Step 4 – Don't forget to set up alerts and notifications. AWS SNS (Simple Notification Service) can be used to send you alerts based on the metrics you define in CloudWatch.

Figure 1: An example of observability on AWS

Best Practices

Now that we've covered the basics of setting up the tools and services for telemetry and observability, let's shift our focus to some best practices that will help you derive maximum value from these insights:

Establish clear objectives – Understand what you want to achieve with your telemetry data — whether it's improving system performance, troubleshooting issues faster, or strengthening security measures.
Ensure adequate training – Make sure your team is adequately trained in using the tools and interpreting the data provided.

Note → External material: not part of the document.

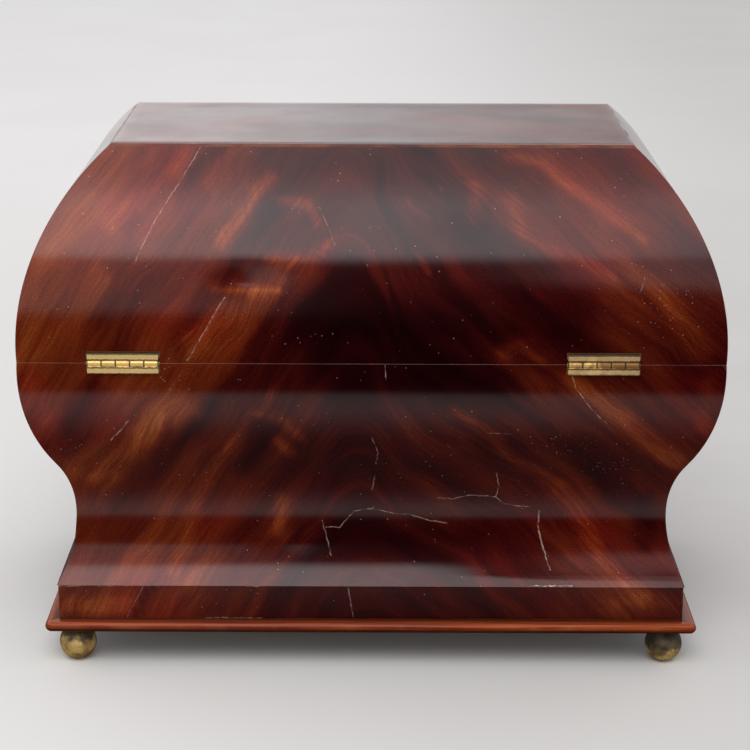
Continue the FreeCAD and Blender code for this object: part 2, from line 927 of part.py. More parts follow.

Remember, the tools are only as effective as the people who wield them.
Be proactive rather than reactive – Use the insights gained from telemetry and observability to predict potential problems before they happen instead of merely responding to them after they've occurred.
Conduct regular reviews and assessments – Make it a point to regularly review and update your telemetry and observability strategies as your systems evolve. This will help you stay ahead of the curve and maintain optimal application performance.

Conclusion

The rise of telemetry and observability signifies a paradigm shift in how we approach application performance. With these tools, teams are no longer just solving problems — they are anticipating and preventing them. In the complex landscape of modern applications, telemetry and observability are not just nice-to-haves; they are essentials that empower businesses to deliver high-performing, reliable, and user-friendly applications.

As applications continue to evolve, so will the tools that manage their performance. We can anticipate more advanced telemetry and observability solutions equipped with AI and machine learning capabilities for predictive analytics and automated anomaly detection. These advancements will further streamline application performance management, making it more efficient and effective over time.